--- MATERIAL ---
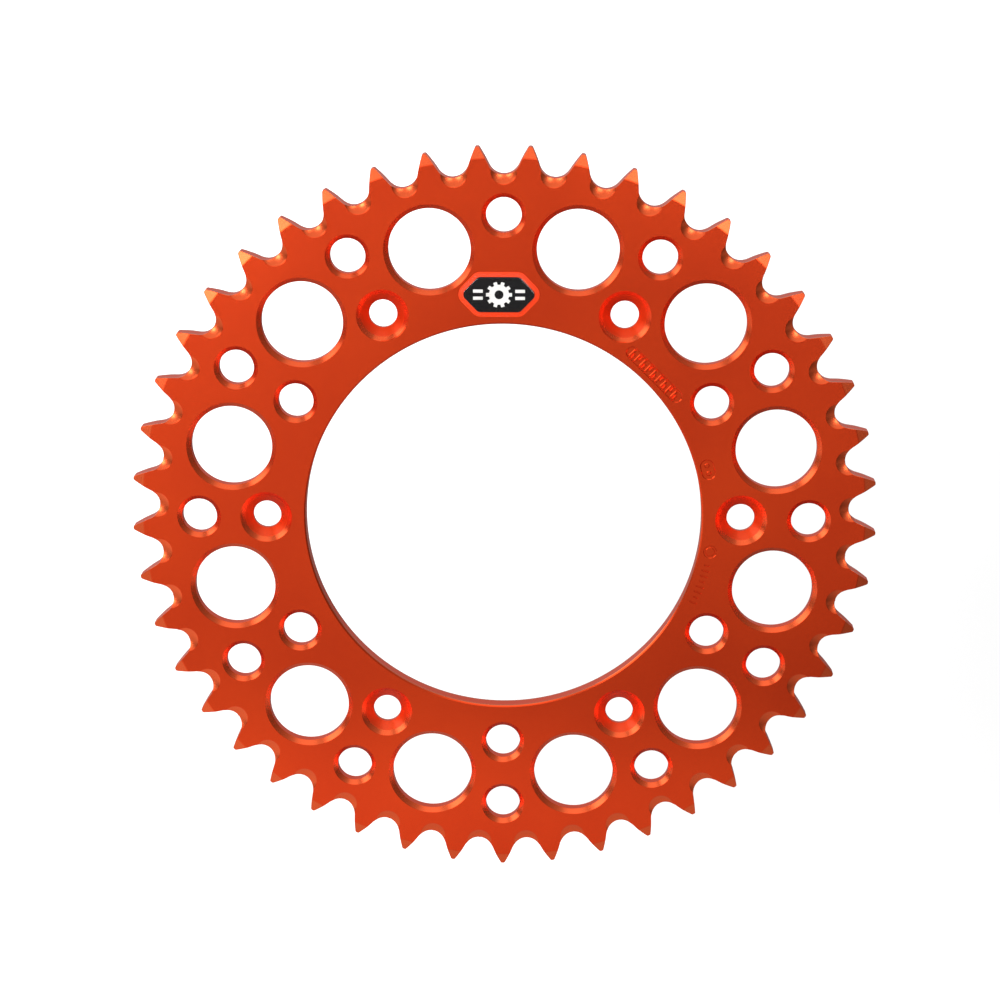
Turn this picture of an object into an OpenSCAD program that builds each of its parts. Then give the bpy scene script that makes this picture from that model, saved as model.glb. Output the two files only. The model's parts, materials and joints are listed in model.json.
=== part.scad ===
// Rear sprocket of a motorcycle, with the domed badge on its outboard face.
// Frame: the chain runs in the XZ plane, Y is the wheel axis and -Y is the outboard side.
// The origin is the bore centre on the middle plane of the teeth, and +Z is up.
// Every module is drawn lying flat, outboard face up, and stands up in the last lines.

/* [Chain] */
// Pitch of the chain, roller centre to roller centre
chain_pitch = 15.875; // [15.8:0.005:15.95]
// Diameter of a chain roller
roller_d = 10.16; // [9.9:0.02:10.3]
// Number of teeth
teeth = 45; // [45:1:52]

/* [Teeth] */
// Radius of the seat that holds a roller
seat_r = 5.1; // [5.08:0.01:5.28]
// Angle of the seat that the roller touches
seat_angle = 129; // [120:1:134]
// Height of a tooth above the pitch circle
tooth_h = 3.65; // [3:0.05:4]
// Radius of the rounding at the corners of a tooth's tip
tip_round = 0.5; // [0.3:0.05:0.6]
// Width of the bevel at the tip, measured along the radius
bevel_w = 3.75; // [2.5:0.05:4]
// Depth of the bevel at the tip, measured along the axis
bevel_t = 0.95; // [0.5:0.05:1.2]

/* [Mud reliefs] */
// Diameter of the ball that scoops out each tooth root
scoop_ball_d = 16; // [12:0.5:18]
// Width of a scoop at the face
scoop_w = 8.1; // [7:0.1:9]
// Distance of a scoop's centre inside the pitch circle
scoop_inset = 4.05; // [3.5:0.05:4.5]

/* [Plate] */
// Thickness of the plate
plate_t = 5.8; // [5.4:0.1:6.4]
// Diameter of the centre bore, which sits on the hub's shoulder
bore_d = 125; // [123:0.5:126]
// Width of the chamfer on both edges of the bore
bore_chamfer = 0.5; // [0.3:0.1:0.8]

/* [Mounting holes] */
// Number of mounting bolts
bolt_count = 6; // [3, 6]
// Diameter of the circle through the mounting bolts
bolt_pcd = 150; // [149:0.5:151]
// Diameter of a bolt hole
bolt_hole_d = 8.8; // [8.2:0.1:9]
// Diameter of the countersink at the outboard face
countersink_d = 16.3; // [15:0.1:17]
// Width of the chamfer where a bolt hole leaves the hub face
bolt_chamfer = 0.5; // [0.3:0.1:0.8]

/* [Lightening holes] */
// Diameter of the large holes
large_hole_d = 25.5; // [22:0.5:26]
// Diameter of the circle through the large holes
large_pcd = 177; // [176:0.5:178]
// Diameter of the small holes, both rows
small_hole_d = 11; // [9:0.5:11.5]
// Diameter of the circle through the outer row of small holes
outer_pcd = 192.5; // [191:0.5:193]
// Width of the chamfer on both edges of every lightening hole
hole_chamfer = 1.4; // [0.8:0.1:1.5]

/* [Stamped marks] */
// Radius of the line on which the marks stand
mark_line_r = 66.2; // [66:0.1:67]
// Depth of the stamped pockets
pocket_depth = 0.25; // [0.15:0.05:0.4]
// Length of the long pocket
long_pocket_l = 23.4; // [18:0.2:26]
// Width of the long pocket
long_pocket_w = 3.9; // [3:0.1:4.5]
// Raised bars inside the long pocket
pocket_bars = 9; // [5:1:11]
// Small bars stamped in a row below the bolt hole
row_bars = 8; // [4:1:9]

/* [Badge] */
// Length of the badge
badge_l = 25; // [22:0.5:26]
// Height of the badge
badge_h = 14; // [12:0.5:14.5]
// Radius of the badge's corners
badge_corner_r = 3.4; // [3:0.1:4]
// Distance of the badge's centre from the bore centre
badge_r = 71.8; // [71:0.1:73]
// Sideways shift of the badge
badge_shift = -1.4; // [-3:0.1:3]
// Thickness of the vinyl label
label_t = 0.3; // [0.2:0.05:0.5]
// Thickness of the black panel and of the silver emblem
foil_t = 0.1; // [0.08:0.01:0.2]
// Height of the clear dome above the label
dome_h = 1.1; // [0.8:0.1:1.5]
// Width of the label's border round the black panel
border_w = 1.5; // [1:0.1:2]

/* [Hidden] */

$fn = 96;
far = 1; // how far a cutter runs past the face it cuts
pitch_r = chain_pitch / 2 / sin(180 / teeth);
root_r = pitch_r - roller_d / 2;
tip_r = pitch_r + tooth_h;
face = plate_t / 2; // height of each face above and below the middle plane

// Tooth form: seat arc, then a convex flank, then the rounded corner of the tip
seat_x = root_r + seat_r;
flank_r = 0.12 * roller_d * (teeth + 2);
tip_h = tip_r * cos(180 / teeth); // height of a tip above the bore centre, along the gap's own axis
flank_a0 = 90 - seat_angle / 2; // the flank leaves the seat at this angle from the radius
flank_x0 = seat_x - seat_r * cos(seat_angle / 2);
flank_y0 = seat_r * sin(seat_angle / 2);
flank_a1 = asin((tip_h - tip_round - flank_x0 + flank_r * sin(flank_a0)) / (flank_r - tip_round));
flank_x1 = flank_x0 + flank_r * (sin(flank_a1) - sin(flank_a0));
flank_y1 = flank_y0 + flank_r * (cos(flank_a0) - cos(flank_a1));
flank_steps = 6;
tip_steps = 4;

scoop_r = scoop_ball_d / 2;
scoop_lift = sqrt(scoop_r * scoop_r - scoop_w * scoop_w / 4);

inner_hole_angles = [for (k = [0:5]) if (k != 1) 30 + 60 * k]; // the badge takes the place at the top
large_holes = 12;
outer_holes = 12;

badge_face = face + label_t;
badge_flat = badge_l / 2 - badge_corner_r; // where the outermost corner circles stand
badge_side = badge_h / 2 - badge_corner_r;
badge_corners = [
    [badge_flat, 0], [0.62 * badge_flat, badge_side], [-0.62 * badge_flat, badge_side],
    [-badge_flat, 0], [-0.62 * badge_flat, -badge_side], [0.62 * badge_flat, -badge_side]
];
dome_steps = 6;
cog_r = 3.1;
cog_teeth = 10;

// One flank of a tooth gap, from the seat to the tip, as points in the gap's own axes
function arc_point(x, y, r, a, b) = [x + r * (sin(b) - sin(a)), y + r * (cos(a) - cos(b))];
function flank_points() = concat(
    [for (i = [0:flank_steps])
        arc_point(flank_x0, flank_y0, flank_r, flank_a0, flank_a0 + (flank_a1 - flank_a0) * i / flank_steps)],
    [for (i = [1:tip_steps])
        arc_point(flank_x1, flank_y1, tip_round, flank_a1, flank_a1 + (90 - flank_a1) * i / tip_steps)]
);
function mirrored(points) = [for (i = [len(points) - 1:-1:0]) [points[i][0], -points[i][1]]];

// Everything between two teeth, with the gap's middle on +X
module tooth_gap() {
    side = flank_points();
    edge = side[len(side) - 1];
    linear_extrude(plate_t + 2 * far, center = true) {
        translate([seat_x, 0]) circle(r = seat_r);
        polygon(concat(side, [[tip_r + far, edge[1]], [tip_r + far, -edge[1]]], mirrored(side)));
    }
}

// The round scoops that thin a tooth root on both faces
module root_scoops() {
    for (side = [-1, 1])
        translate([pitch_r - scoop_inset, 0, side * (face + scoop_lift)]) sphere(r = scoop_r);
}

// A through hole, with a chamfer of its own width on each face
module edged_hole(r, lower_chamfer, upper_chamfer) {
    rotate_extrude()
        polygon([
            [0, -face - far], [r + lower_chamfer + far, -face - far], [r, -face + lower_chamfer],
            [r, face - upper_chamfer], [r + upper_chamfer + far, face + far], [0, face + far]
        ]);
}

// The turned blank: a ring with bevelled rim and chamfered bore
module blank() {
    bore_r = bore_d / 2;
    rotate_extrude($fn = 180)
        polygon([
            [bore_r, -face + bore_chamfer], [bore_r + bore_chamfer, -face],
            [tip_r - bevel_w, -face], [tip_r, -face + bevel_t],
            [tip_r, face - bevel_t], [tip_r - bevel_w, face],
            [bore_r + bore_chamfer, face], [bore_r, face - bore_chamfer]
        ]);
}

// A flat shape with round ends, lying across X
module slot(l, w) {
    square([l - w, w], center = true);
    for (side = [-1, 1])
        translate([side * (l - w) / 2, 0]) circle(d = w, $fn = 48);
}

// Turns a mark to its angle round the bore and sinks it into the outboard face
module stamped(angle, depth) {
    rotate(angle - 90)
        translate([0, mark_line_r, face - depth]) linear_extrude(depth + far) children();
}

// Two pockets with raised bars and dots, and a row of small bars after a ring
module stamped_marks() {
    bar = [0.5, long_pocket_w * 0.55];
    stamped(45, pocket_depth)
        difference() {
            slot(long_pocket_l, long_pocket_w);
            for (i = [0:pocket_bars - 1])
                translate([(i - (pocket_bars - 1) / 2) * (long_pocket_l - 5) / (pocket_bars - 1), 0])
                    square(bar, center = true);
        }
    stamped(14.4, pocket_depth)
        difference() {
            slot(6.6, 5);
            for (side = [-1, 1])
                translate([side * 1.3, 0]) circle(d = 1.3, $fn = 32);
        }
    stamped(-9, pocket_depth / 2)
        difference() {
            circle(d = 4.2, $fn = 48);
            circle(d = 3, $fn = 48);
        }
    for (i = [0:row_bars - 1])
        stamped(-13 - 1.6 * i, pocket_depth / 2) square([0.6, 2.4], center = true);
}

module sprocket_plate() {
    color("orangered")
        difference() {
            blank();
            for (k = [0:teeth - 1])
                rotate(90 + k * 360 / teeth) {
                    tooth_gap();
                    root_scoops();
                }
            for (k = [0:bolt_count - 1])
                rotate(k * 360 / bolt_count)
                    translate([bolt_pcd / 2, 0])
                        edged_hole(bolt_hole_d / 2, bolt_chamfer, (countersink_d - bolt_hole_d) / 2);
            for (a = inner_hole_angles)
                rotate(a) translate([bolt_pcd / 2, 0]) edged_hole(small_hole_d / 2, hole_chamfer, hole_chamfer);
            for (k = [0:outer_holes - 1])
                rotate(k * 360 / outer_holes)
                    translate([outer_pcd / 2, 0]) edged_hole(small_hole_d / 2, hole_chamfer, hole_chamfer);
            for (k = [0:large_holes - 1])
                rotate((k + 0.5) * 360 / large_holes)
                    translate([large_pcd / 2, 0]) edged_hole(large_hole_d / 2, hole_chamfer, hole_chamfer);
            stamped_marks();
        }
}

module at_badge(height) {
    translate([badge_shift, badge_r, height]) children();
}

// Outline of the badge, drawn in by the given distance
module badge_outline(inset) {
    hull()
        for (p = badge_corners)
            translate(p) circle(r = badge_corner_r - inset, $fn = 32);
}

// Flat picture on the badge: a plain cog with two bars on each side
module emblem() {
    difference() {
        union() {
            circle(r = cog_r, $fn = 64);
            for (k = [0:cog_teeth - 1])
                rotate(k * 360 / cog_teeth) square([2 * cog_r + 1.8, 1.1], center = true);
        }
        circle(r = cog_r * 0.45, $fn = 48);
    }
    for (side = [-1, 1])
        for (row = [-1, 1])
            translate([side * (cog_r + 3.4), row * 1.1]) square([3, 1], center = true);
}

module badge_label() {
    color("orangered") at_badge(face) linear_extrude(label_t) badge_outline(0);
}

module badge_panel() {
    color("black") at_badge(badge_face) linear_extrude(foil_t) badge_outline(border_w);
}

module badge_emblem() {
    color("gainsboro") at_badge(badge_face + foil_t) linear_extrude(foil_t) emblem();
}

// Clear resin: one low dome over the label, hollowed where the panel and the emblem lie
module badge_dome() {
    skin = 0.01;
    color("white", 0.3) difference() {
        at_badge(badge_face)
            hull()
                for (i = [0:dome_steps], p = badge_corners) {
                    a = 75 * i / dome_steps;
                    r = badge_corner_r - 0.2 - 2.4 * (1 - cos(a));
                    translate([p[0], p[1], (dome_h - skin) * sin(a) / sin(75)])
                        cylinder(r = r, h = skin, $fn = 32);
                }
        at_badge(badge_face) linear_extrude(foil_t) badge_outline(border_w);
        at_badge(badge_face + foil_t) linear_extrude(foil_t) emblem();
    }
}

module upright() {
    rotate([90, 0, 0]) children();
}

upright() sprocket_plate();
upright() badge_label();
upright() badge_panel();
upright() badge_emblem();
upright() badge_dome();
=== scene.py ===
import json
import math

import bmesh
import bpy
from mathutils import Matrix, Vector


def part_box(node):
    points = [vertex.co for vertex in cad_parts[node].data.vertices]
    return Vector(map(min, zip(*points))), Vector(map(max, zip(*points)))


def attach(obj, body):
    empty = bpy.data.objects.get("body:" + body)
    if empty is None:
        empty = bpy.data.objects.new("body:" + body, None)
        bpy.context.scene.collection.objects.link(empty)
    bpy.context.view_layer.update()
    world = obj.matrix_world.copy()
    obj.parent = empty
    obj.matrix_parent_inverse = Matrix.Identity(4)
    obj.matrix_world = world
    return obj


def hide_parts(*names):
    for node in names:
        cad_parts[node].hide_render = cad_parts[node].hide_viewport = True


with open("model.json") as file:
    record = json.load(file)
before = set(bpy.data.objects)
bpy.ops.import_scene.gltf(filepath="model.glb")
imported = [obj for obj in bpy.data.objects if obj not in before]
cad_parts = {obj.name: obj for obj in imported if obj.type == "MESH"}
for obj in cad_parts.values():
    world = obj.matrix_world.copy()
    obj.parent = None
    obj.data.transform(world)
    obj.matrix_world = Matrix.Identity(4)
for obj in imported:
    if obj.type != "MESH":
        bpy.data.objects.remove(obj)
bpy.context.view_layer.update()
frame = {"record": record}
scene = bpy.context.scene
mm = 0.001
mounts = {mount["name"]: mount["dims"] for mount in frame["record"]["mounts"]}
plateLow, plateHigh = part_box("sprocket_plate")
halfThickness = (plateHigh.y - plateLow.y) / 2
tipRadius = -plateLow.z  # a tooth points straight down
print("frame loaded, plate", round(2 * halfThickness / mm, 2), "mm thick")


class Signal:
    # An output socket that sums, products and powers can be written with
    def __init__(self, wires, socket):
        self.wires, self.socket = wires, socket

    def __add__(self, other):
        return self.wires.math("ADD", self, other)

    def __sub__(self, other):
        return self.wires.math("SUBTRACT", self, other)

    def __rsub__(self, other):
        return self.wires.math("SUBTRACT", other, self)

    def __mul__(self, other):
        return self.wires.math("MULTIPLY", self, other)

    def __truediv__(self, other):
        return self.wires.math("DIVIDE", self, other)

    def __pow__(self, other):
        return self.wires.math("POWER", self, other)

    def __neg__(self):
        return self.wires.math("MULTIPLY", self, -1.0)

    __radd__ = __add__
    __rmul__ = __mul__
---
Return nothing but the lines from the first line of the listing through the line with "scoop_inset = 4.05; // [3.5:0.05:4.5]", please, keeping every one of them unchanged.

▸ **OUTPUT FOR THIS TASK**
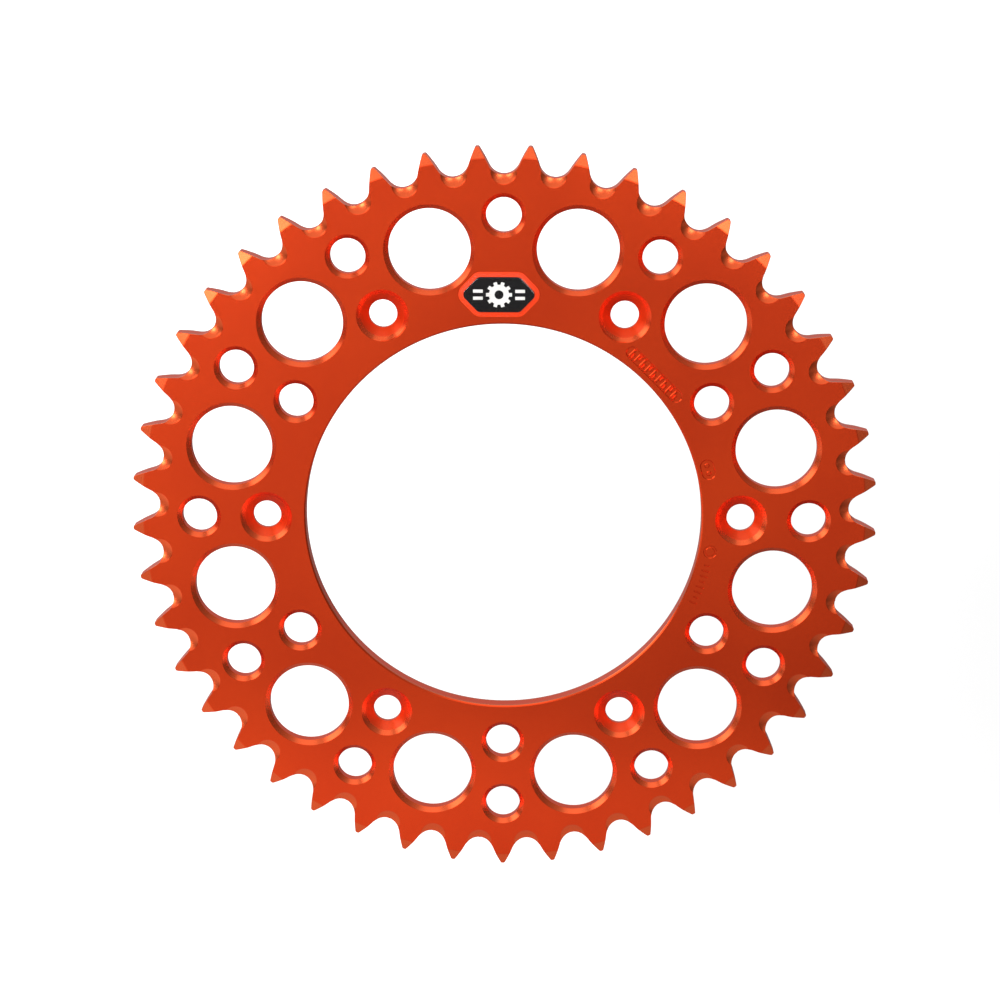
Turn this picture of an object into an OpenSCAD program that builds each of its parts. Then give the bpy scene script that makes this picture from that model, saved as model.glb. Output the two files only. The model's parts, materials and joints are listed in model.json.
=== part.scad ===
// Rear sprocket of a motorcycle, with the domed badge on its outboard face.
// Frame: the chain runs in the XZ plane, Y is the wheel axis and -Y is the outboard side.
// The origin is the bore centre on the middle plane of the teeth, and +Z is up.
// Every module is drawn lying flat, outboard face up, and stands up in the last lines.

/* [Chain] */
// Pitch of the chain, roller centre to roller centre
chain_pitch = 15.875; // [15.8:0.005:15.95]
// Diameter of a chain roller
roller_d = 10.16; // [9.9:0.02:10.3]
// Number of teeth
teeth = 45; // [45:1:52]

/* [Teeth] */
// Radius of the seat that holds a roller
seat_r = 5.1; // [5.08:0.01:5.28]
// Angle of the seat that the roller touches
seat_angle = 129; // [120:1:134]
// Height of a tooth above the pitch circle
tooth_h = 3.65; // [3:0.05:4]
// Radius of the rounding at the corners of a tooth's tip
tip_round = 0.5; // [0.3:0.05:0.6]
// Width of the bevel at the tip, measured along the radius
bevel_w = 3.75; // [2.5:0.05:4]
// Depth of the bevel at the tip, measured along the axis
bevel_t = 0.95; // [0.5:0.05:1.2]

/* [Mud reliefs] */
// Diameter of the ball that scoops out each tooth root
scoop_ball_d = 16; // [12:0.5:18]
// Width of a scoop at the face
scoop_w = 8.1; // [7:0.1:9]
// Distance of a scoop's centre inside the pitch circle
scoop_inset = 4.05; // [3.5:0.05:4.5]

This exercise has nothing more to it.